Anyway, the rumored day for the layoff is tomorrow, Thursday, and I wouldn't be lying if I wasn't scared. My wife and I are not in a financial place right now where losing my job is going to be easy by any means. As a matter of fact we curtailed our usual Christmas spending way back and even informed loved ones not to expect much from us this year. We haven't gone to many places as of late or done any fixups about the house. Yeah, it's been a bit tight this year.

I took the chance to speak with my current boss yesterday to 'feel out' the situation, and like the master poker player he says he's not, didn't reveal one iota of information. For every positive thing he may have alluded to, there was an equal not so positive thing to balance it. Needless to say, I didn't feel much better afterwards and perhaps a few more questions were raised inside my head about my future and my career than when I first walked in.

Tomorrow is payday, and it may or may not be my last check with the company, but I guess I'll know within the next 34 hours (from when I write this).

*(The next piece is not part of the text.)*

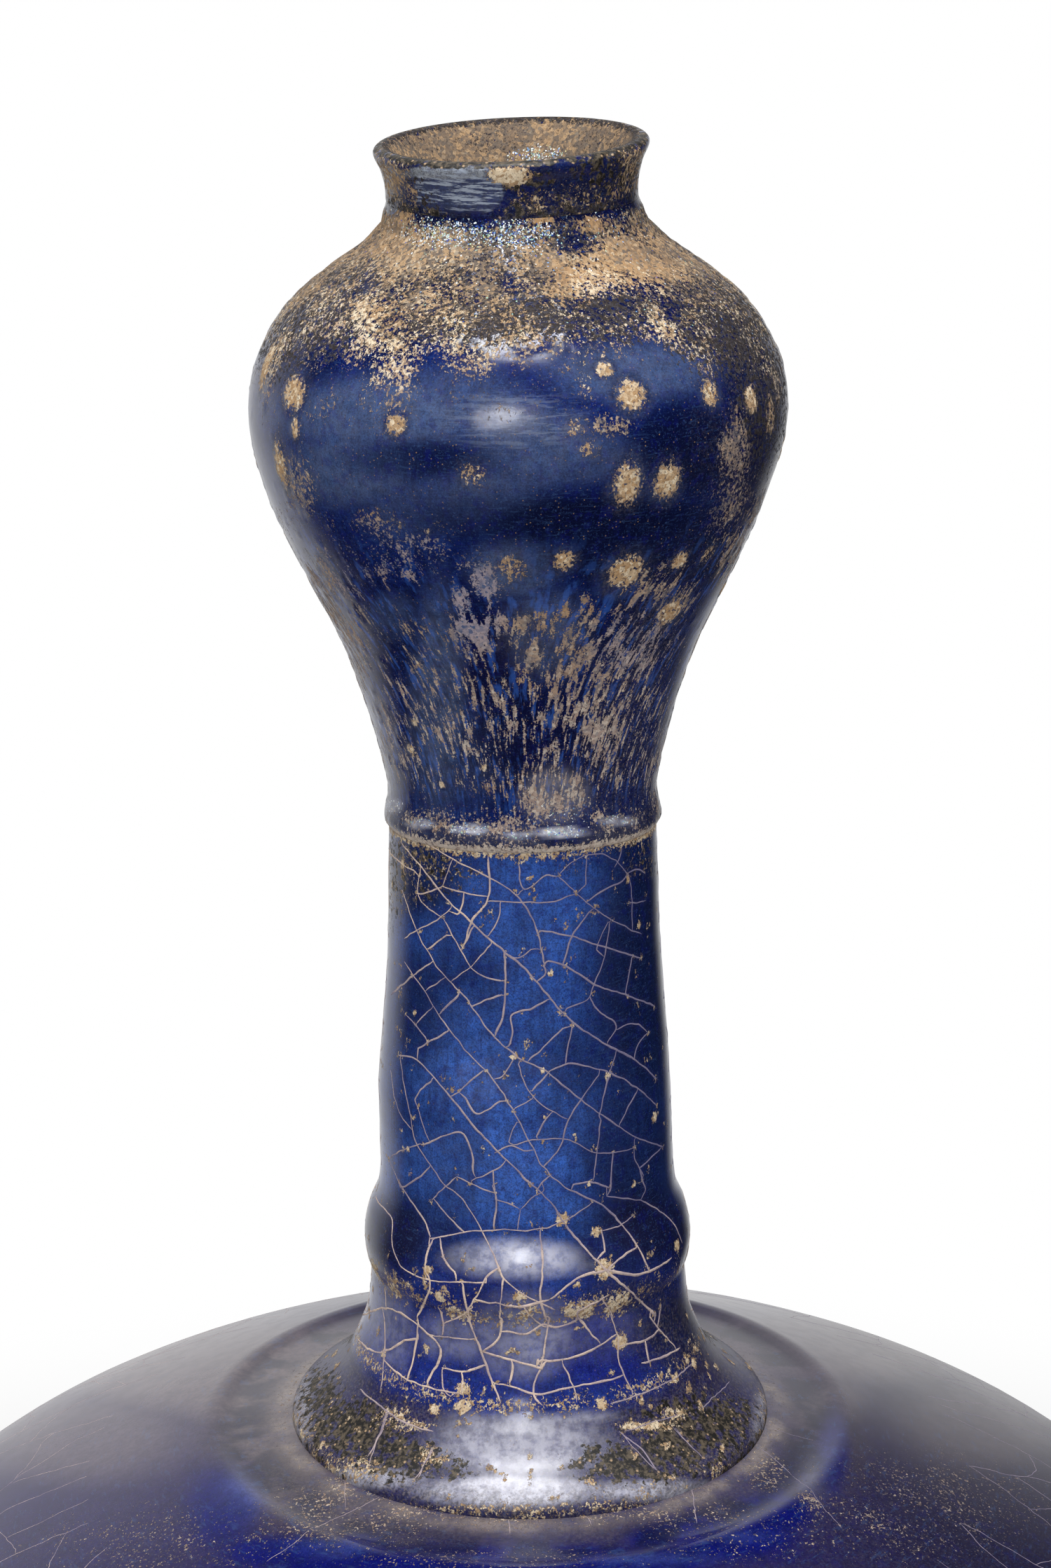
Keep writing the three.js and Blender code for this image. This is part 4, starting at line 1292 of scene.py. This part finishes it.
def split_cells(corners, area, random):
    """Cuts a flat cell again and again across its length, and gives the cuts as pairs of points."""
    cuts = []
    waiting = [corners]
    while waiting:
        cell = waiting.pop()
        after = np.roll(cell, -1, axis=0)
        size = abs(np.sum(cell[:, 0] * after[:, 1] - after[:, 0] * cell[:, 1])) / 2
        if size < area * random.uniform(0.7, 2.6) or len(cell) < 3:
            continue
        centre = cell.mean(axis=0)
        offsets = cell - centre
        long_way = np.linalg.eigh(offsets.T @ offsets)[1][:, 1]
        turn = random.normal(0, 0.32)
        across = np.array([
            long_way[0] * math.cos(turn) - long_way[1] * math.sin(turn),
            long_way[0] * math.sin(turn) + long_way[1] * math.cos(turn),
        ])
        centre = centre + long_way * random.uniform(-0.16, 0.16) * math.sqrt(size)
        sides = (cell - centre) @ across
        hits = []
        for index in range(len(cell)):
            following = (index + 1) % len(cell)
            if sides[index] * sides[following] < 0:
                share = sides[index] / (sides[index] - sides[following])
                hits.append((index, cell[index] + share * (cell[following] - cell[index])))
        if len(hits) != 2:
            continue
        (first, start), (second, end) = hits
        cuts.append((start, end))
        waiting.append(np.vstack([start, cell[first + 1 : second + 1], end]))
        waiting.append(np.vstack([end, cell[second + 1 :], cell[: first + 1], start]))
    return cuts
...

But what plagues me just as much of the uncertainty of my job is the uncertainty of my faith and trust in the Lord. Once again, I have allowed the enemy to steal any peace, joy, and calmness in my life and replaced it with stress, anxiety, frustration, etc. All this flies in direct opposition in which Christ asks us to trust in Him, to turn over all burdens to Him, to not worry about the future for He will provide and take care of all His children.

Thank you Lord for keeping your future promises to us despite my own inability to sometimes to accept them on faith alone. Your will be done, and if it is not good news for me tomorrow, please let me have learned from the previous time on how to handle things in my life.